### Your objective
Filter this data down to the lines that hold "More", and copy them.

——

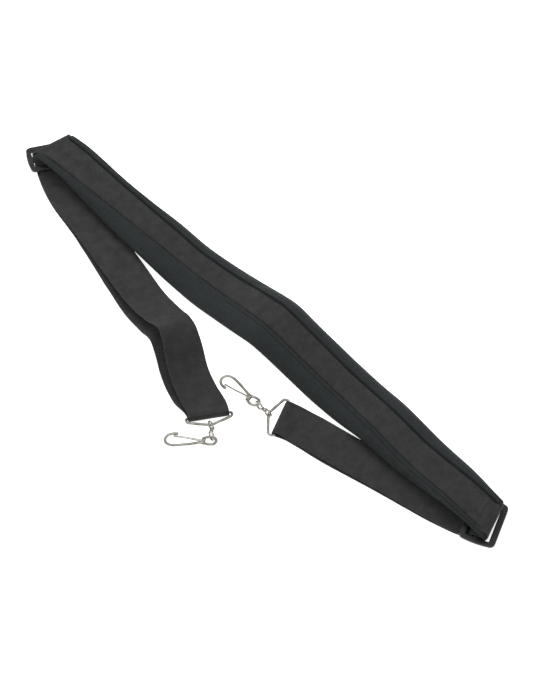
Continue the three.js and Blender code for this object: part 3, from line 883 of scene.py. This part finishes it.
# The strip's root is folded round both wires of the neck, which closes the bow.
def neckClamp(side):
    joint = joints[side + "_gate_open"]
    root = Vector(joint["pos_m"])
    normal = Vector(joint["axis"]).normalized()
    corners = [vert.co.copy() for vert in frame["nodes"][side + "_hook_gate"].data.vertices]
    way = max((point - root for point in corners), key=lambda v: v.length)
    way = (way - normal * way.dot(normal)).normalized()
    turn = Matrix((way.cross(normal), normal, way)).transposed().to_4x4()
    place = Matrix.Translation(root + way * gate["clampShift"]) @ turn
    shape = Matrix.Diagonal((gate["clampReach"], gate["clampHeight"], 1, 1))
    bm = bmesh.new()
    bmesh.ops.create_cone(bm, cap_ends=False, segments=32, radius1=1, radius2=1, depth=gate["clampLength"],
                          matrix=place @ shape)
    bmesh.ops.subdivide_edges(bm, edges=[edge for edge in bm.edges if not edge.is_boundary], cuts=2)
    made = addPiece(side + "NeckClamp", bm, "gate", body=side + "_snap")
    giveThickness(made, gate["thick"], 1)
    roundEdges(made, gate["clampEdge"], 2, 50)


for side in ("left", "right"):
    gateStrip(side)
    neckClamp(side)
print("gates made")


# Slides: moulded frames with every edge rounded

slides = {
    "edge": 0.55 * mm,
    "flatAngle": 2,     # degrees; flatter edges than this are merged away before the others are rounded
}


def mouldedSlide(side):
    bm = mergedCopy(side + "_slide")
    bmesh.ops.dissolve_limit(bm, angle_limit=math.radians(slides["flatAngle"]), verts=bm.verts, edges=bm.edges)
    made = addPiece(side + "SlideFrame", bm, "plastic", replaced=[side + "_slide"])
    roundEdges(made, slides["edge"], 3, 28).harden_normals = True


for side in ("left", "right"):
    mouldedSlide(side)
print("slides made")


# Floor, light and camera

stage = {
    "floor": "#f2f2f1",
    "glow": 0.8,        # the floor's own light, which keeps its shadows faint
    "zenith": 0.8,
    "horizon": 0.03,
    "size": 6,
    "below": 0.2 * mm,
}
bm = bmesh.new()
bmesh.ops.create_grid(bm, x_segments=1, y_segments=1, size=stage["size"])
floorMesh = bpy.data.meshes.new("floor")
bm.to_mesh(floorMesh)
bm.free()
floor = bpy.data.objects.new("floor", floorMesh)
floor.location.z = -stage["below"]
bpy.context.scene.collection.objects.link(floor)
floorMaterial, tree = newMaterial("paleFloor")
floorShader = addNode(tree, "BsdfPrincipled", {
    "Base Color": linear(stage["floor"]), "Roughness": 0.9,
    "Emission Color": linear("#ffffff"), "Emission Strength": stage["glow"]})
addNode(tree, "OutputMaterial", {}, {"Surface": floorShader.outputs["BSDF"]})
floorMesh.materials.append(floorMaterial)

# A studio that is bright overhead and dark towards its walls, which gives the metal its dark lines.
world = bpy.data.worlds.new("studio")
world.use_nodes = True
tree = world.node_tree
tree.nodes.clear()
direction = addNode(tree, "TexCoord").outputs["Generated"]
height = addNode(tree, "SeparateXYZ", {}, {"Vector": direction}).outputs["Z"]
strength = addNode(tree, "MapRange", {"From Min": 0.3, "From Max": 0.8, "To Min": stage["horizon"],
                                      "To Max": stage["zenith"]}, {"Value": height})
background = addNode(tree, "Background", {"Color": linear("#ffffff")}, {"Strength": strength.outputs[0]})
addNode(tree, "OutputWorld", {}, {"Surface": background.outputs[0]})
bpy.context.scene.world = world

# No lamp is mirrored in the wires, whose bright tops would be lost against the white floor.
lights = {
    "key": {"at": (-1.5, 1.4, 1.7), "size": 1.5, "power": 62},
    "fill": {"at": (-0.4, -2.1, 1.3), "size": 1.8, "power": 30},
}
for name, light in lights.items():
    data = bpy.data.lights.new(name, "AREA")
    data.size = light["size"]
    data.energy = light["power"]
    lamp = bpy.data.objects.new(name, data)
    lamp.location = light["at"]
    lamp.visible_glossy = False
    lamp.rotation_euler = (-Vector(light["at"])).to_track_quat("-Z", "Y").to_euler()
    bpy.context.scene.collection.objects.link(lamp)

camera = {
    "target": Vector((10.56, 62.2, 0)) * mm,
    "azimuth": 46.6,
    "elevation": 52.0,
    "distance": 3.25,
    "lens": 179.7,
    "shift": (-0.005, -0.02),
}
az = math.radians(camera["azimuth"])
el = math.radians(camera["elevation"])
away = Vector((math.sin(az) * math.cos(el), -math.cos(az) * math.cos(el), math.sin(el)))
cameraData = bpy.data.cameras.new("camera")
cameraData.lens = camera["lens"]
cameraData.sensor_width = 36
cameraData.shift_x, cameraData.shift_y = camera["shift"]
cameraData.clip_end = 20
cameraObject = bpy.data.objects.new("camera", cameraData)
cameraObject.location = camera["target"] + away * camera["distance"]
cameraObject.rotation_euler = (-away).to_track_quat("-Z", "Y").to_euler()
bpy.context.scene.collection.objects.link(cameraObject)
bpy.context.scene.camera = cameraObject
bpy.context.scene.view_settings.view_transform = "Standard"
print("stage set")
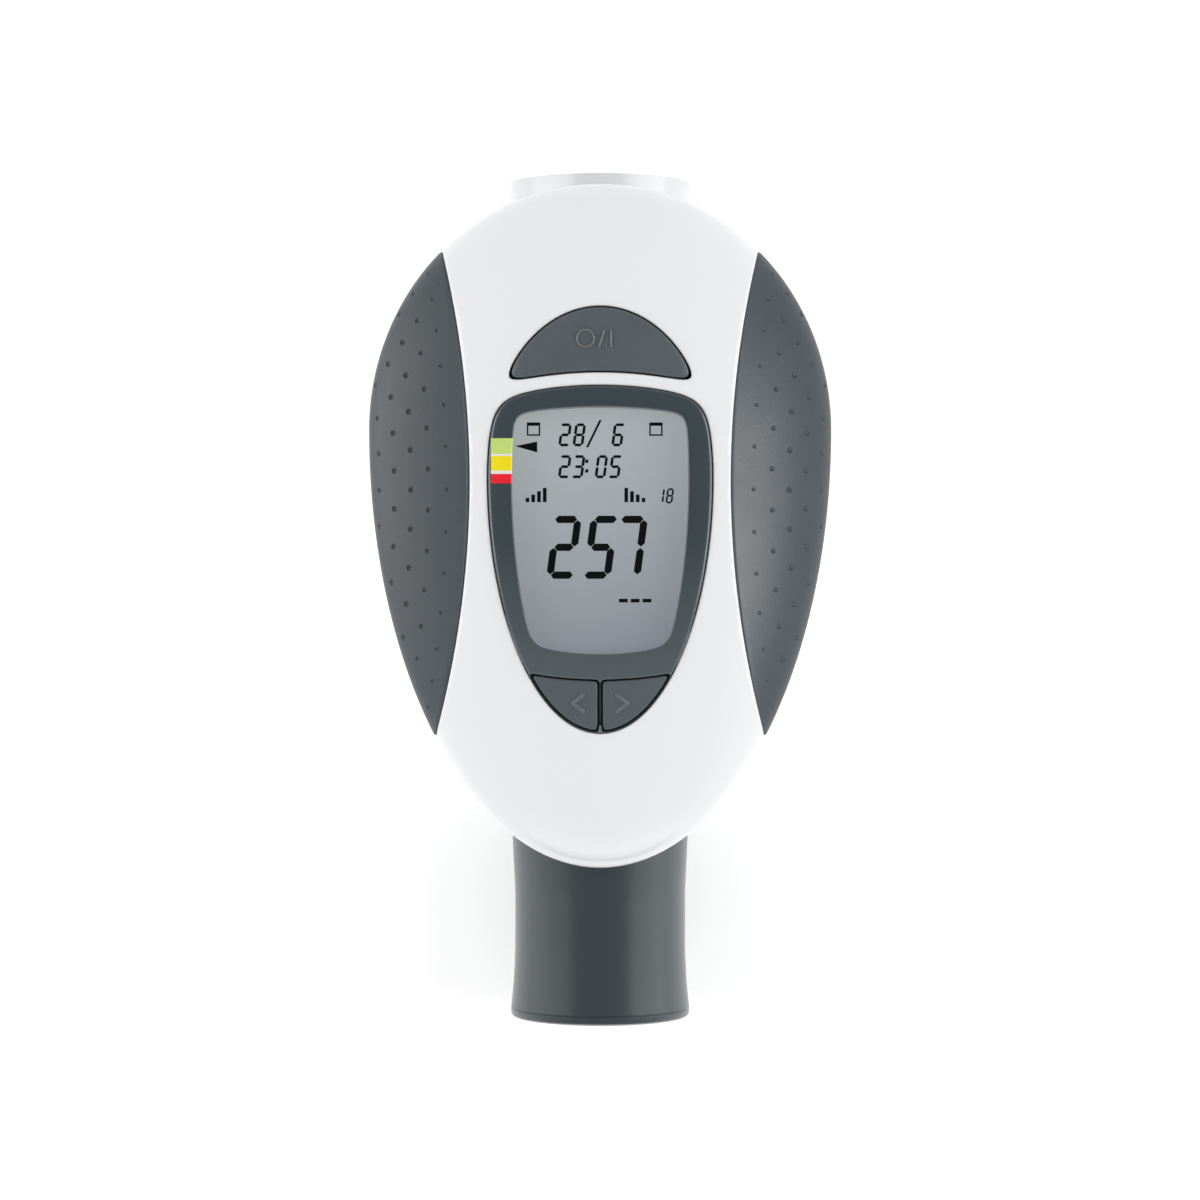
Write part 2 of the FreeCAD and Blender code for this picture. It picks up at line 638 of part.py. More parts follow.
def makeRear():
    """The rear shell, the barrel that is let into it, and the battery door over both."""
    outer = rearForm("RearOuter", "0")
    rounds = barrelRod("BarrelTube", "barrelRadius")
    thin = "(-doorSkin - doorFit)"
    recess = cut("DoorRecess", saddle("DoorOpening", "doorFit"), rearForm("UnderDoorBowl", thin),
                 barrelRod("UnderDoorBarrel", "barrelRadius + %s" % thin))

    farX = "caseHalfWidth + reachPast"
    keep = block("RearKeep", ("-(%s)" % farX, farX), ("barrelInletY", "widestY + crownReach + cutPast"),
                 ("0", "partingZ"))
    bowl = common("RearBowl", outer, keep)
    roomBox = block("RearRoomBox", ("-(%s)" % farX, farX), ("barrelInletY + rearWall", "widestY + crownReach"),
                    ("0", "partingZ + cutPast"))
    room = common("RearRoom", rearForm("RearHollow", "(-rearWall)", "partingZ + cutPast"), roomBox)
    wellTop = "cellZ + cellRadius + wellFit"
    blocks = wells("WellBlock", "wellFit + wellWall", "wellWall", "0", wellTop + " + wellWall")
    pillars = discs("RearBoss", caseScrewPlaces, "0", "partingZ", "bossRadius")
    inside = common("RearInside", bowl, group("RearInsideGroup", *blocks, *pillars))
    solid = fuse("RearSolid", cut("RearHollowed", bowl, room), inside)
    seat = barrelRod("BarrelSeat", "barrelRadius + barrelFit", "cutPast")
    shafts = discs("ScrewShaft", caseScrewPlaces, "0", "partingZ + cutPast", "screwRadius + screwPassFit")
    heads = discs("ScrewSeat", caseScrewPlaces, "0", "screwSeatZ + screwHeadHeight",
                  "screwHeadRadius + screwPassFit")
    hollows = wells("Well", "wellFit", "0", "0", wellTop)
    shell = cut("rear_shell", solid, seat, recess, *hollows, *shafts, *heads, *contacts("ContactSlot", "contactFit"))

    foot = block("Foot", ("-footHalfWidth", "footHalfWidth"), ("barrelInletY", "barrelOutletY"),
                 ("0", "footHeight"))
    low = "boardTopZ - boardThickness"
    posts = discs("Post", boardScrewPlaces, "barrelAxisZ + barrelRadius / 2", low, "postRadius")
    pilots = discs("Pilot", boardScrewPlaces, low + " - boardScrewDepth", "boardTopZ", "boardScrewRadius")
    eyes = discs("SensorHole", sensorPlaces, "barrelAxisZ", "boardTopZ", "sensorRadius + sensorFit")
    bore = barrelRod("BarrelBore", "barrelBoreRadius", "cutPast")
    barrel = cut("barrel", fuse("BarrelSolid", rounds, foot, *posts), bore, recess, *pilots, *eyes)

    whole = fuse("DoorWhole", outer, rounds)
    skin = cut("DoorSkin", common("DoorBlock", whole, saddle("DoorOutline", "0")),
               rearForm("DoorInnerBowl", "(-doorSkin)"), barrelRod("DoorInnerBarrel", "barrelRadius - doorSkin"))
    level = block("DoorLevel", ("-doorHalfWidth", "doorHalfWidth"), ("doorLowY", "doorHighY"),
                  ("-cutPast", "doorLift"))
    tabs = []
    for side, sign in (("Right", ""), ("Left", "-")):
        middle = sign + "(cellX + doorTabWidth)"
        span = (middle + " - doorTabWidth / 2", middle + " + doorTabWidth / 2")
        rise = ("cellZ - cellRadius - doorTabHeight", "cellZ - cellRadius")
        near = "wellLowY + doorFit"
        far = "wellHighY - doorFit"
        tabs.append(block("DoorLowTab" + side, span, (near, near + " + doorTabThickness"), rise))
        tabs.append(block("DoorHighTab" + side, span, (far + " - doorTabThickness", far), rise))
    tabbed = fuse("DoorWithTabs", skin, common("DoorTabs", whole, group("DoorTabGroup", *tabs)))
    return [shell, barrel, cut("battery_door", tabbed, level)]


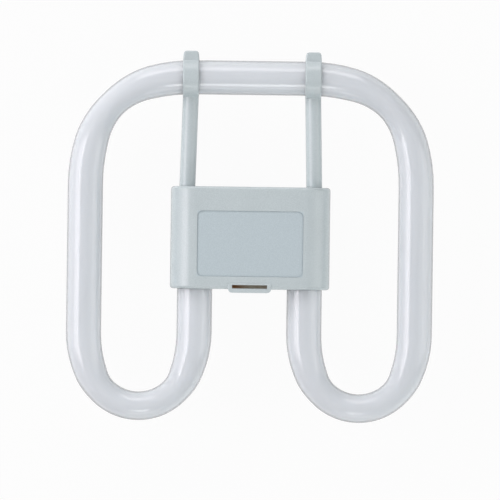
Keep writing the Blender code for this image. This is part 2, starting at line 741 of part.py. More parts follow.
def build_seal_ring(side, x, finish):
    """Ring of sealing compound round a leg, on the housing's lower wall."""
    inner = TUBE_RADIUS + SEAT_GAP
    outer = CAVITY_RADIUS - SEAT_GAP
    low_y = CAVITY_BOTTOM_Y + SEAT_GAP
    high_y = low_y + SEAL_RING_HEIGHT
    sides = 2 * HALF_TURN_STEPS
    profile = ((outer, low_y), (outer, high_y), (inner, high_y), (inner, low_y))
    rings = [[(a, y, b) for a, b in circle(x, TUBE_PLANE_Z, size, sides)] for size, y in profile]
    loft("seal_ring_" + side, rings, finish, ring_closed=True)


def main():
    clear_scene()
    opal_glass = material("opal_glass", (0.66, 0.67, 0.71), 0.12)
    housing_plastic = material("housing_plastic", (0.50, 0.55, 0.57), 0.38)
    insert_plastic = material("insert_plastic", (0.16, 0.07, 0.02), 0.45)
    pin_brass = material("pin_brass", (0.78, 0.60, 0.28), 0.25, 1.0)
    lead_metal = material("lead_metal", (0.62, 0.60, 0.58), 0.35, 1.0)
    sleeve_white = material("sleeve_white", (0.72, 0.71, 0.66), 0.60)
    seal_compound = material("seal_compound", (0.62, 0.62, 0.60), 0.70)

    shared_cutters = [housing_cavity(), *leg_holes(), socket_mouth()]
    build_discharge_tube(opal_glass)
    build_front_cover(housing_plastic, shared_cutters)
    build_rear_shell(housing_plastic, shared_cutters)
    build_pin_carrier(insert_plastic)
    for number, x, z in pin_places():
        build_contact_pin(number, x, z, pin_brass)
        sign_x = int(copysign(1, x))
        sign_z = int(copysign(1, z - SOCKET_MIDDLE_Z))
        build_lead(number, sign_x, sign_z, lead_metal, sleeve_white)
    build_seal_ring("left", -INNER_LEG_X, seal_compound)
    build_seal_ring("right", INNER_LEG_X, seal_compound)


main()
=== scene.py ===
"""Looks of a flat square fluorescent lamp: glass tube, housing, clips, socket and stage."""

import json
from math import acos, atan2, cos, hypot, pi, radians, sin

import bmesh
import bpy
from bpy.props import FloatProperty, FloatVectorProperty, IntProperty, PointerProperty
from mathutils import Matrix, Vector

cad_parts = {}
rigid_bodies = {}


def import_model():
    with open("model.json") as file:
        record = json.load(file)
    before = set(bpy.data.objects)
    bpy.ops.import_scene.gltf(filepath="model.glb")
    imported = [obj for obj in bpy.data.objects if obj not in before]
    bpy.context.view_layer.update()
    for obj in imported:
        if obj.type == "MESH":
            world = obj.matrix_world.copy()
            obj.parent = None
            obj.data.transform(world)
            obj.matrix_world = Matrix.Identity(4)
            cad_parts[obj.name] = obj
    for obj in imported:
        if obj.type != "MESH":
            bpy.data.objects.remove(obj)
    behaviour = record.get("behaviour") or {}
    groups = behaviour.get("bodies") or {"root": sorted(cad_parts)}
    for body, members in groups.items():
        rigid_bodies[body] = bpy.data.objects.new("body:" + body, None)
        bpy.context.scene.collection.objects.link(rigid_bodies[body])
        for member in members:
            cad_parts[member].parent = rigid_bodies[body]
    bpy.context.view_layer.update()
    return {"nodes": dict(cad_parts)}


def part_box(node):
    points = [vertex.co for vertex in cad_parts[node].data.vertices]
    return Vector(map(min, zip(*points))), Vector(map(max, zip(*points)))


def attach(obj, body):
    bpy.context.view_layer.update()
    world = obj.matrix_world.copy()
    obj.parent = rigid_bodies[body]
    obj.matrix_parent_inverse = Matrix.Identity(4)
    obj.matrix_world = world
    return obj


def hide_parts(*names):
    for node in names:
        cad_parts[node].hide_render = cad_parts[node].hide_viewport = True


bl_info = {
    "name": "Square fluorescent lamp",
    "version": (1, 0, 0),
    "blender": (4, 5, 0),
    "location": "3D View > Sidebar > Lamp",
    "description": "Builds the looks of a flat square fluorescent lamp",
    "category": "Add Mesh",
}

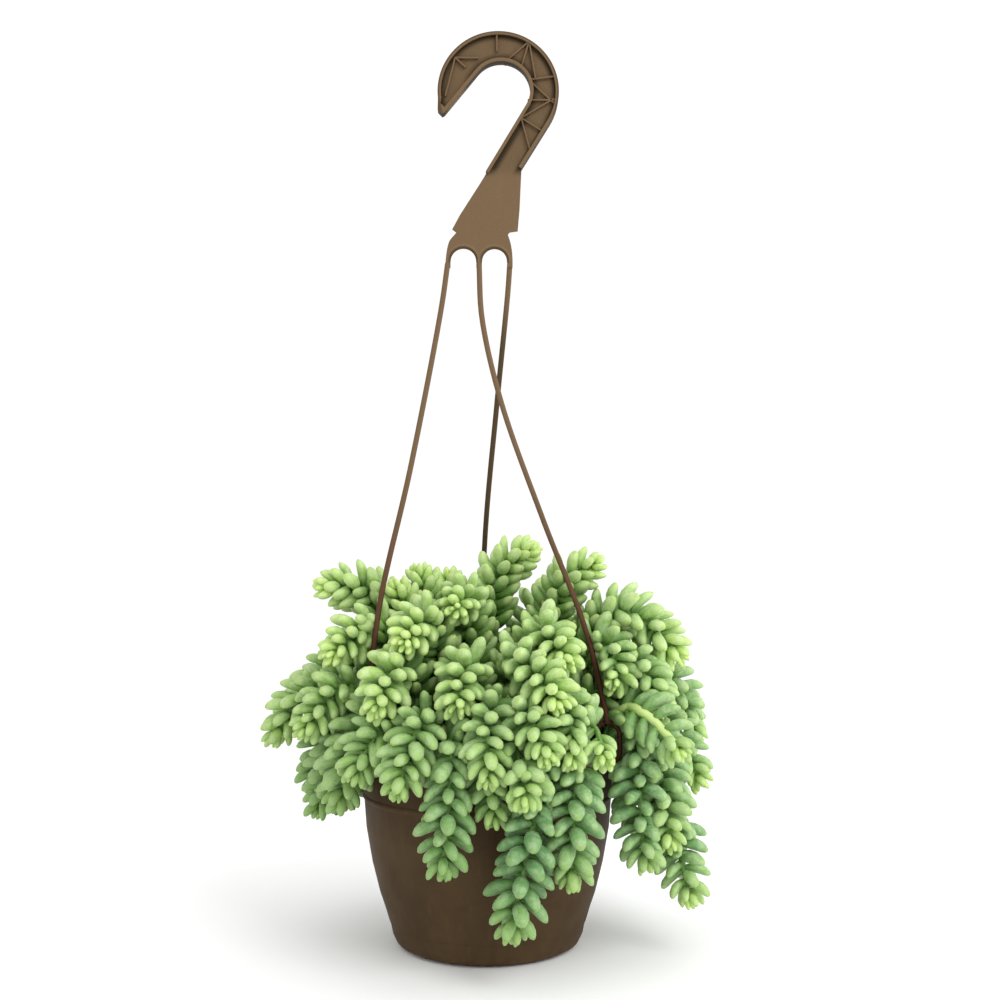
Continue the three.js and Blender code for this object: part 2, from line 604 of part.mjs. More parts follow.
// Gives every stem its leaves, one round after another from the tips down.
function leafyStems(fixed) {
  const beads = STEMS.map(firstBeads);
  spreadStems(beads);
  const stems = beads.map((row, i) => {
    const route = routeOf(row);
    return { route, core: core(route), leaves: [], places: leafPlaces(route, i * 0.9) };
  });
  const rounds = Math.max(...stems.map(({ places }) => places.length));
  for (let k = 0; k < rounds; k++) {
    for (const stem of stems) {
      if (k >= stem.places.length) continue;
      for (const tried of TRIES) {
        const test = leafSolid(stem.route, stem.places[k], tried, TEST_SIZE);
        const others = stems.filter((other) => other !== stem);
        const blocked =
          others.some((other) => other.leaves.some((leaf) => meets(test, leaf))) ||
          others.some((other) => !test.solid.intersect(other.core).isEmpty()) ||
          fixed.some((piece) => !test.solid.intersect(piece).isEmpty());
        if (blocked) continue;
        stem.leaves.push(leafSolid(stem.route, stem.places[k], tried, 1));
        break;
      }
    }
  }
  return stems.map((stem) => filled(joined([stem.core, ...stem.leaves.map((leaf) => leaf.solid)])));
}

// ---- The whole object ----

const potSolid = pot();
const hangerSolid = hanger();
const soilSolid = soil(STEMS.map(([foot]) => foot));

const plant = new THREE.Group();
plant.add(meshOf("pot", potSolid, 0x4a3a2e, 0.55));
plant.add(meshOf("soil", soilSolid, 0x2c211a, 0.95));
plant.add(meshOf("hanger", hangerSolid, 0x6f5642, 0.5));
leafyStems([potSolid, soilSolid, hangerSolid]).forEach((stem, i) => {
  const number = String(i + 1).padStart(2, "0");
  plant.add(meshOf(`leafy_stem_${number}`, stem, 0x8fba7a, 0.6));
});

export default plant;
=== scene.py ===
"""The looks of a burro's tail plant in its hanging pot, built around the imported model.

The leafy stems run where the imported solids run: the same table of feet, shoulders and tips is pushed
apart by the same rule, and then each stem gets its small plump leaves one by one, from its tip down.
Tables are in millimetres, as on a drawing, and everything that is built is in metres.
"""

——

### Output for this exercise
Write part 2 of the FreeCAD and Blender code for this picture. It picks up at line 638 of part.py. More parts follow.
Keep writing the Blender code for this image. This is part 2, starting at line 741 of part.py. More parts follow.
Continue the three.js and Blender code for this object: part 2, from line 604 of part.mjs. More parts follow.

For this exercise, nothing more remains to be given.